Bauer's central argument runs: "Jewish or Islamic symbols would never be made the laughing stock in a similar way with excrement or by pornographic presentations." The small man with the bug eyes sees radical secularists and the liberal elite at work. William Donohue, President of the Catholic League for Religious and Civil Rights, has diagnosed a similar fluctuation: "Anti-Catholic fanaticism is not being carried out by the same groups as it was before. It is not just the fringe groups like the Ku Klux Klan or Protestant radicals. Today, anti-Catholicism is the consensus of the establishment and its institutions."
Evangelical Christians and traditional Catholics see anti-Catholicism as the last officially sanctioned prejudice which exists in the USA. And they are not timid about drawing drastic parallels. "Derision of Catholicism has turned into the anti-Semiticism of the liberal elite," Bauer believes. He compares the situation with the suppression of religion in China and in the former East Bloc.
Barely 30 percent of the 270 million US citizens are Catholics. Probably the most important battlefields of the future meaning of faith are the 230 Catholic colleges and universities at which 670,000 young Americans are currently studying.

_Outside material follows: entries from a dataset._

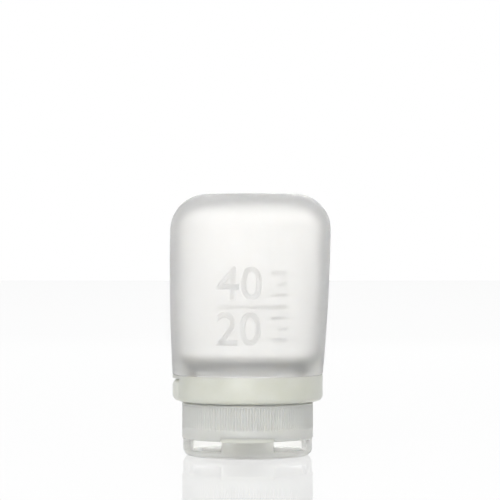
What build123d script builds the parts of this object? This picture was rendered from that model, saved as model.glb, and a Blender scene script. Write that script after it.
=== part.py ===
from build123d import *

import math
import os

# Squeezable silicone travel bottle that stands on its flip top cap, in millimetres.
# Z runs up from the surface that the closed lid stands on, along the axis of the cap.
# The lid's hinge is at -Y, its thumb lip and the loop's slide tab are at +Y, and the loop opens to -X.
# Bearings round the collar are in degrees from +Y towards -X.

# Heights of the stack, from the lid upwards
lid_height = 4.85
seam_gap = 0.10
skirt_height = 10.35
collar_gap = 0.40
collar_height = 7.60
body_height = 52.20

# Radii of the stack, from the bore of the neck outwards
neck_bore_r = 13.20
neck_wall = 2.20
thread_room = 2.10
skirt_wall = 1.45
sleeve_wall = 1.80
silicone_neck_wall = 1.80
bead_overhang = 1.00
collar_wall = 3.75
fit_gap = 0.10

# Flip lid
lid_inset = 0.35
lid_wall = 1.30
lid_floor = 1.40
lid_rim_fillet = 2.00
plug_gap = 0.35
plug_tip_gap = 0.85
plug_wall = 1.80
lip_reach = 0.95
lip_height = 1.80
lip_drop = 0.35
lip_half_angle = 13.0
lip_fillet = 0.30

# Living hinge at the back and the two windows beside it
hinge_width = 14.80
hinge_rise = 0.90
hinge_side_gap = 0.20
hinge_top_gap = 0.15
window_sill = 2.00
window_start = 23.4
window_finish = 63.5

# Screw cap
deck = 1.50
rib_count = 140
rib_depth = 0.32
rib_band_start = 3.00
rib_band_margin = 0.45
skirt_edge_fillet = 0.35
spout_r = 5.20
spout_wall = 1.25
spout_tip_gap = 0.95
spout_fillet = 0.40
socket_wall = 0.90
socket_rise = 0.20
scoop_r = 7.00
scoop_depth = 0.55

# No drip valve and the ring that holds it
valve_seat_width = 2.25
valve_flange = 0.80
valve_wall = 0.60
valve_drop = 2.00
valve_slit = 0.20
valve_slit_inset = 0.93
retainer_width = 2.00
retainer_lap = 1.60
retainer_height = 1.20
retainer_chamfer = 0.35

# Neck seal and threaded neck
seal_overlap = 0.50
seal_height = 1.00
neck_lip_fillet = 0.40
neck_flange = 1.70
neck_flange_recess = 0.20
sleeve_rise = 0.60
sleeve_chamfer = 0.60

# Collar ring
collar_brim = 0.90
collar_lower_fillet = 1.70
collar_upper_fillet = 0.30

# Carry loop, laid round the collar in its rebate
strap_thickness = 2.25
strap_edge = 0.15
strap_inner_fillet = 0.30
strap_floor_gap = 0.30
strap_top_gap = 0.30
strap_bottom_inset = 0.10
tab_nose_bearing = 4.0
tab_pivot_bearing = 15.0
tab_travel = 44.0
knuckle_bearing = 63.5
anchor_bearing = 112.0
knuckle_gap = 0.12
knuckle_relief = 1.00
anchor_gap = 0.70
anchor_wall = 0.35
seat_gap = 0.30
grip_count = 3
grip_width = 0.50
grip_height = 3.20
grip_depth = 0.35
grip_pitch_angle = 3.2
grip_start_bearing = 2.5

# Guide that keeps the tab on the collar
guide_neck_height = 1.20
guide_neck_depth = 0.70
guide_head_height = 2.10
guide_head_depth = 0.70
guide_gap = 0.12
guide_start_bearing = 3.0
guide_finish_bearing = 11.0
guide_run_on = 1.5
guide_drop = 1.50

# Silicone squeeze tube
body_flare = 1.50
body_taper = 4.55
waist_rise = 18.00
waist_flare = 1.05
waist_taper = 1.85
body_wall = 2.40
base_wall = 3.00
base_edge_height = 10.40
base_edge_width = 10.40
base_edge_depth = 7.20
base_edge_steps = 4
body_lean = 1.05
squareness_share = 0.25
oval_points = 24
shoulder_wall = 2.20
shoulder_rise = 3.00
bead_height = 1.40
bead_top_gap = 0.20

overrun = 1.00
quarter_turn = 90.0
half_turn = 180.0

# Levels that follow from the stack
skirt_bottom = lid_height + seam_gap
skirt_top = skirt_bottom + skirt_height
collar_bottom = skirt_top + collar_gap
collar_top = collar_bottom + collar_height
body_top = collar_top + body_height
deck_top = skirt_bottom + deck
spout_tip = lid_floor + spout_tip_gap
neck_lip = deck_top + seal_height + seam_gap
neck_flange_bottom = collar_bottom + neck_flange_recess
neck_flange_top = neck_flange_bottom + neck_flange
bead_bottom = neck_flange_top + fit_gap
collar_step_top = bead_bottom + bead_height + bead_top_gap
sleeve_top = collar_top + sleeve_rise
hinge_level = skirt_bottom + hinge_rise
shoulder_level = collar_top + shoulder_wall
cavity_level = shoulder_level + shoulder_rise
waist_level = collar_top + waist_rise
base_edge_level = body_top - base_edge_height

# Radii that follow from the bore of the neck
neck_r = neck_bore_r + neck_wall
skirt_r = neck_r + thread_room + skirt_wall
lid_r = skirt_r - lid_inset
sleeve_r = neck_bore_r + sleeve_wall
silicone_neck_bore_r = sleeve_r + fit_gap
silicone_neck_r = silicone_neck_bore_r + silicone_neck_wall
bead_r = silicone_neck_r + bead_overhang
collar_throat_r = silicone_neck_r + fit_gap
collar_bore_r = bead_r + fit_gap
collar_r = collar_bore_r + collar_wall

# Sizes that follow from the spout
spout_bore_r = spout_r - spout_wall
plug_r = spout_bore_r - plug_gap
plug_height = deck_top - valve_drop - plug_tip_gap - lid_floor
valve_cup_r = spout_bore_r - guide_gap
valve_slit_length = 2 * (valve_cup_r - valve_wall - valve_slit_inset)
valve_flange_r = spout_bore_r + valve_seat_width
retainer_r = valve_flange_r + retainer_width
socket_depth = valve_flange + retainer_height + socket_rise

# Sizes of the loop that follow from the collar
strap_outer_r = collar_r
strap_inner_r = collar_r - strap_thickness
strap_mid_r = collar_r - strap_thickness / 2
strap_outer_fillet = strap_thickness - strap_edge
rebate_r = strap_inner_r - strap_floor_gap
rebate_top = collar_top - collar_brim
strap_bottom = collar_bottom + strap_bottom_inset
strap_top = rebate_top - strap_top_gap
strap_height = strap_top - strap_bottom
strap_mid = (strap_bottom + strap_top) / 2
nose_r = strap_height / 2
guide_middle = strap_top - guide_drop

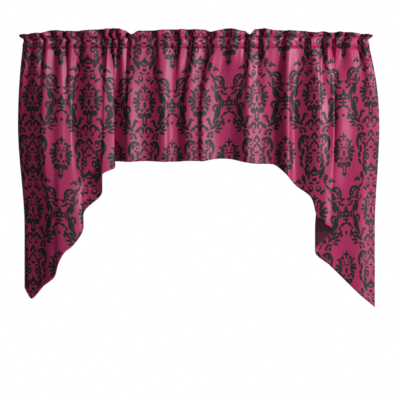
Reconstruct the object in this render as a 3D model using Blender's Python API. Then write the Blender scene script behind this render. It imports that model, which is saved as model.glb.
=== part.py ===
"""Window valance: one gathered cloth with a rod pocket heading, an arched hem and two tails.

The face of the cloth looks along -Y, +X runs along the rod to the right and +Z is up.
The origin is the middle of the rod's axis. Lengths are in metres, the charts are in millimetres.
"""

from collections import namedtuple

import bmesh
import bpy
from mathutils import Vector

MM = 0.001

# Driving sizes
CLOTH_THICKNESS = 0.0015
GATHER_DEPTH = 0.008  # a gather stands this far in front of or behind the seam
POCKET_HALF_HEIGHT = 0.019
POCKET_HALF_DEPTH = 0.0145
SEAM_HEIGHT = 0.0025  # the doubled cloth below the pocket, down to the heading's lower edge
RUFFLE_SPREAD = 1.02  # the ruffle's ends splay past the pocket's
HEADING_GAP = 0.0003  # between the heading's lower edge and the drop
DROP_TOP = -POCKET_HALF_HEIGHT - SEAM_HEIGHT - HEADING_GAP
MID_LEVEL = -0.270  # the gathers have opened into flutes at this height
TAIL_LEVEL = -0.611  # the tails have their own folds from this height down

# Steps of the meshes
STEPS_PER_FOLD = 3
DROP_ROWS = 13

# One row for each fold line, from the left edge to the right edge, in millimetres: where it runs at
# the heading, its place and depth at mid level and in the tails, and the height where its hem ends.
# A depth below zero stands towards the viewer. The lines turn by turns back and forth at the heading.
FoldLine = namedtuple("FoldLine", "head_x mid_x mid_y tail_x tail_y hem_z")
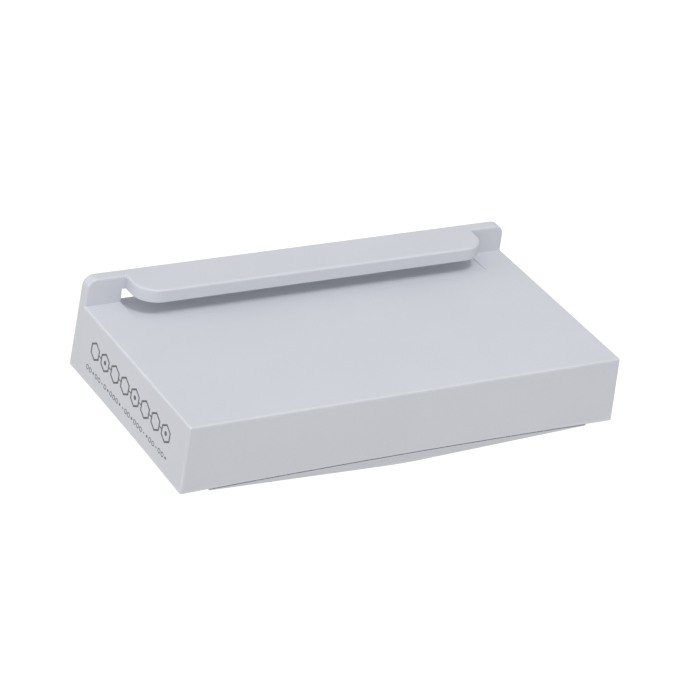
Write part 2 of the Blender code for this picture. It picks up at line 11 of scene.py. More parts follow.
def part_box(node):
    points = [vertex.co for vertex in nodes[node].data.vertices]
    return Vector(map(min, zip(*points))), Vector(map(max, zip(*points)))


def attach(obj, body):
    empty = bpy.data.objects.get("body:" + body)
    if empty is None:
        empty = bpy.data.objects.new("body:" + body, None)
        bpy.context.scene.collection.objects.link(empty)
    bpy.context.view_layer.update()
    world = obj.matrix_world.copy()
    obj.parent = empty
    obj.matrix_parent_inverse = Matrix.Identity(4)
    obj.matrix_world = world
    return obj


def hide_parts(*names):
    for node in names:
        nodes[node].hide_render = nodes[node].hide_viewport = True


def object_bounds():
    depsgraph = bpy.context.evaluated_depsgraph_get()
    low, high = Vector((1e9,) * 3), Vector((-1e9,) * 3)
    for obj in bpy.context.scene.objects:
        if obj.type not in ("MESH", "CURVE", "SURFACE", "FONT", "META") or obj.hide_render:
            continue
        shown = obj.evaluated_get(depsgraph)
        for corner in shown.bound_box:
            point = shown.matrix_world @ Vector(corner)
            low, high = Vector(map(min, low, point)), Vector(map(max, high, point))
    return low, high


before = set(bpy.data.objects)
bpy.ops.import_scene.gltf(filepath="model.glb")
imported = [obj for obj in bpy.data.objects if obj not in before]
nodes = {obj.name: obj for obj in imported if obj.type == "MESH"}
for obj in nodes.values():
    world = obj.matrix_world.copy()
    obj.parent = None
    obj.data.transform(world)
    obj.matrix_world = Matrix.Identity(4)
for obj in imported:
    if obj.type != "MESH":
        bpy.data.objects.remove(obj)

On November 17, the cultural struggle over the education of the academic Catholic prodigies escalated. The USA Bishop's Conference decided to review the doctrinal purity of all theology professors in the future, as the Vatican had demanded.
Most of the institutions of higher learning were against that. There was talk of a "public threat to our academic freedom" in the Jesuit Georgetown University in Washington D.C. Archbishop Rembert Weakland from Milwaukee agreed. "The tension between church hierarchy and theology professors is greater than it has been in 36 years," he thinks. One thing the bishops and the university presidents know for sure: if the church exercises stricter control, it will be inviting complaints from the opposition. The ACLU (American Civil Liberties Union) will now take action against any Catholic university which receives tax money.
The religious right, which includes evangelical Protestants and comprises about a third of the population, feels under pressure. That also has to do with the circumstance that their political representatives are fighting an uphill battle. Republican top candidates George W. Bush and John McCain neglect moral questions. Both are following the "Big Top" rule: the republicans have to address abortion opponents and supporters to an equal extent. Otherwise the pre-election campaigns would be a jubilee for the Bible faithful of the right.
In case Gary Bauer, the sole banner bearer of the religious right, against all expectations, should actually become president, he wants to kill two birds with one stone. Bauer has one solution for both Catholic self-assurance and youth violence: he wants the Ten Commandments posted in every classroom.